*AVAILABLE RECORDS:*
* Start *

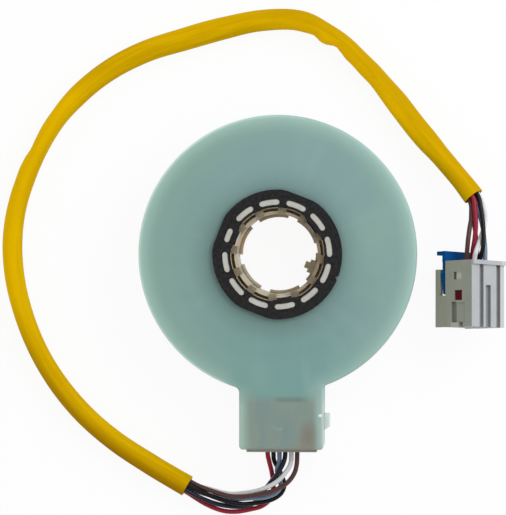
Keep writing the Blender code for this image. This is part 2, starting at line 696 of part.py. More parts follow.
def ring_outline():
    """Outer edge of the slotted ring: three flats and one notch, at the places of the slots."""
    quarter = 360 / 4
    marks = [KEY_ANGLE + quarter * i for i in (1, 2, 3)]
    points = []
    for i in range(BIG_ROUND):
        angle = KEY_ANGLE + i * 360 / BIG_ROUND
        if i == 0:
            for turn, radius in ((-1, RING_RADIUS), (0, NOTCH_RADIUS), (1, RING_RADIUS)):
                place = math.radians(angle + turn * NOTCH_HALF_ANGLE)
                points.append((radius * math.cos(place), radius * math.sin(place)))
            continue
        radius = RING_RADIUS
        for mark in marks:
            away = math.radians((angle - mark + 180) % 360 - 180)
            if abs(away) < math.pi / 4:
                radius = min(radius, FLAT_DISTANCE / math.cos(away))
        place = math.radians(angle)
        points.append((radius * math.cos(place), radius * math.sin(place)))
    return points


def ring_bore():
    """Inner edge of the slotted ring, with the lobes that hold the hub down."""
    points = []
    step = 360 / LOBE_COUNT
    for lobe in range(LOBE_COUNT):
        middle = pattern_angle(1) + lobe * step
        reach = LOBE_DISTANCE / math.cos(math.radians(LOBE_HALF_ANGLE))
        points += arc((0, 0), reach, middle - LOBE_HALF_ANGLE, middle + LOBE_HALF_ANGLE, 2)
        beside = LOBE_HALF_ANGLE + LOBE_SHOULDER
        points += arc((0, 0), RING_BORE, middle + beside, middle + step - beside, 18)
    return points


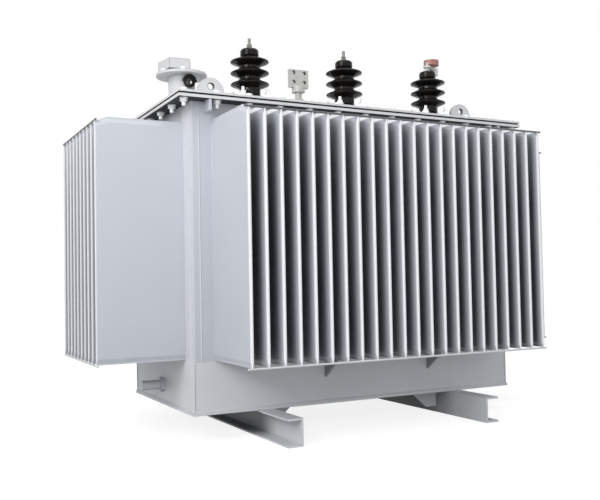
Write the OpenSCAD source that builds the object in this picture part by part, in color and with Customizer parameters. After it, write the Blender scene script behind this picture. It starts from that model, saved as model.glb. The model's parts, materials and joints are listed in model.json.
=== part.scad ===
// Three-phase oil-filled distribution transformer in a sealed corrugated tank.
// Millimetres. X runs along the tank, Y across it and Z up. The origin is on the
// floor under the middle of the tank, and the high-voltage side faces -Y.

/* [Tank] */
// Length of the tank over its end walls
tank_length = 1190; // [1100:10:1400]
// Width of the tank over its long walls
tank_width = 600; // [560:10:760]
// Thickness of the floor plate of the tank
floor_plate = 9; // [6:1:12]
// How far the floor plate stands out past the walls, for its weld
floor_lip = 5; // [3:1:10]
// Height of the plain box between the floor plate and the fins
box_height = 147; // [120:1:200]
// Thickness of the plain box walls
box_wall = 6; // [4:1:10]
// Leg of the angle that closes each corner
post_leg = 25; // [20:1:35]
// Thickness of the corner angle
post_wall = 4; // [3:1:6]

/* [Cooling fins] */
// Thickness of the folded sheet
sheet = 1.5; // [1:0.1:2.5]
// Distance from one fin to the next
fin_pitch = 50; // [40:1:60]
// Thickness of a fin over its two sheets
fin_thick = 12; // [10:0.5:16]
// How far a fin stands out from its wall
fin_depth = 270; // [200:5:320]
// Height of a fin over its welded ends
fin_height = 725; // [640:1:760]
// Gap from the plain box to the lower end of the fins
fin_start = 4; // [3:1:20]
// Gap from the upper end of the fins to the flange
fin_head = 52; // [46:1:90]
// Least flat margin between a corner and the first fin
fin_margin = 60; // [50:1:80]
// Height over which each end of a fin is pinched together
pinch_height = 12; // [8:1:40]
// Height of the flat welded lip at each end of a fin
lip_height = 5; // [3:1:12]
// Gap between the two sheets just behind the welded lip
lip_gap = 1; // [0.5:0.5:3]
// How far the upper outer corner of a fin slopes down
corner_drop = 16; // [8:1:24]
// Length of that slope along the fin
corner_reach = 38; // [20:1:60]
// Radius of the rods that tie the fin tips together
rod_r = 3; // [2:0.5:5]
// How far the rods run past the last fin
rod_end = 6; // [0:1:15]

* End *

*SHORT TASK:* Output every record above exactly as it appears.

*WRITTEN REPLY:*
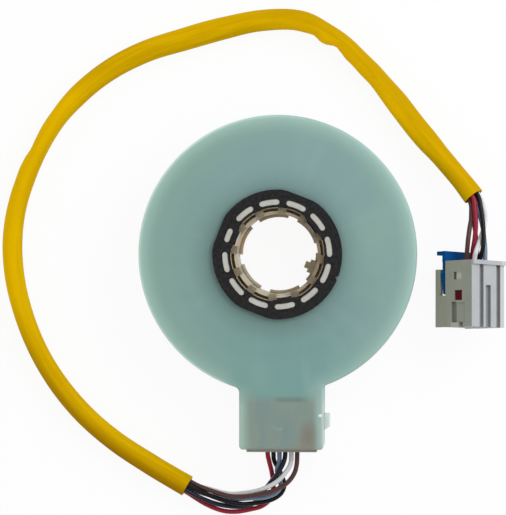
Keep writing the Blender code for this image. This is part 2, starting at line 696 of part.py. More parts follow.
def ring_outline():
    """Outer edge of the slotted ring: three flats and one notch, at the places of the slots."""
    quarter = 360 / 4
    marks = [KEY_ANGLE + quarter * i for i in (1, 2, 3)]
    points = []
    for i in range(BIG_ROUND):
        angle = KEY_ANGLE + i * 360 / BIG_ROUND
        if i == 0:
            for turn, radius in ((-1, RING_RADIUS), (0, NOTCH_RADIUS), (1, RING_RADIUS)):
                place = math.radians(angle + turn * NOTCH_HALF_ANGLE)
                points.append((radius * math.cos(place), radius * math.sin(place)))
            continue
        radius = RING_RADIUS
        for mark in marks:
            away = math.radians((angle - mark + 180) % 360 - 180)
            if abs(away) < math.pi / 4:
                radius = min(radius, FLAT_DISTANCE / math.cos(away))
        place = math.radians(angle)
        points.append((radius * math.cos(place), radius * math.sin(place)))
    return points


def ring_bore():
    """Inner edge of the slotted ring, with the lobes that hold the hub down."""
    points = []
    step = 360 / LOBE_COUNT
    for lobe in range(LOBE_COUNT):
        middle = pattern_angle(1) + lobe * step
        reach = LOBE_DISTANCE / math.cos(math.radians(LOBE_HALF_ANGLE))
        points += arc((0, 0), reach, middle - LOBE_HALF_ANGLE, middle + LOBE_HALF_ANGLE, 2)
        beside = LOBE_HALF_ANGLE + LOBE_SHOULDER
        points += arc((0, 0), RING_BORE, middle + beside, middle + step - beside, 18)
    return points


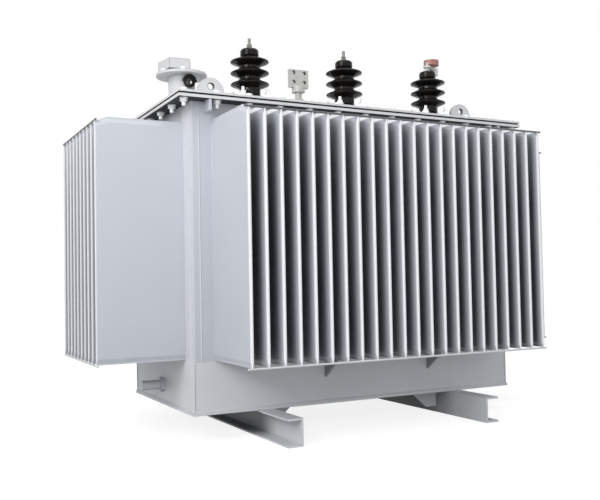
Write the OpenSCAD source that builds the object in this picture part by part, in color and with Customizer parameters. After it, write the Blender scene script behind this picture. It starts from that model, saved as model.glb. The model's parts, materials and joints are listed in model.json.
=== part.scad ===
// Three-phase oil-filled distribution transformer in a sealed corrugated tank.
// Millimetres. X runs along the tank, Y across it and Z up. The origin is on the
// floor under the middle of the tank, and the high-voltage side faces -Y.

/* [Tank] */
// Length of the tank over its end walls
tank_length = 1190; // [1100:10:1400]
// Width of the tank over its long walls
tank_width = 600; // [560:10:760]
// Thickness of the floor plate of the tank
floor_plate = 9; // [6:1:12]
// How far the floor plate stands out past the walls, for its weld
floor_lip = 5; // [3:1:10]
// Height of the plain box between the floor plate and the fins
box_height = 147; // [120:1:200]
// Thickness of the plain box walls
box_wall = 6; // [4:1:10]
// Leg of the angle that closes each corner
post_leg = 25; // [20:1:35]
// Thickness of the corner angle
post_wall = 4; // [3:1:6]

/* [Cooling fins] */
// Thickness of the folded sheet
sheet = 1.5; // [1:0.1:2.5]
// Distance from one fin to the next
fin_pitch = 50; // [40:1:60]
// Thickness of a fin over its two sheets
fin_thick = 12; // [10:0.5:16]
// How far a fin stands out from its wall
fin_depth = 270; // [200:5:320]
// Height of a fin over its welded ends
fin_height = 725; // [640:1:760]
// Gap from the plain box to the lower end of the fins
fin_start = 4; // [3:1:20]
// Gap from the upper end of the fins to the flange
fin_head = 52; // [46:1:90]
// Least flat margin between a corner and the first fin
fin_margin = 60; // [50:1:80]
// Height over which each end of a fin is pinched together
pinch_height = 12; // [8:1:40]
// Height of the flat welded lip at each end of a fin
lip_height = 5; // [3:1:12]
// Gap between the two sheets just behind the welded lip
lip_gap = 1; // [0.5:0.5:3]
// How far the upper outer corner of a fin slopes down
corner_drop = 16; // [8:1:24]
// Length of that slope along the fin
corner_reach = 38; // [20:1:60]
// Radius of the rods that tie the fin tips together
rod_r = 3; // [2:0.5:5]
// How far the rods run past the last fin
rod_end = 6; // [0:1:15]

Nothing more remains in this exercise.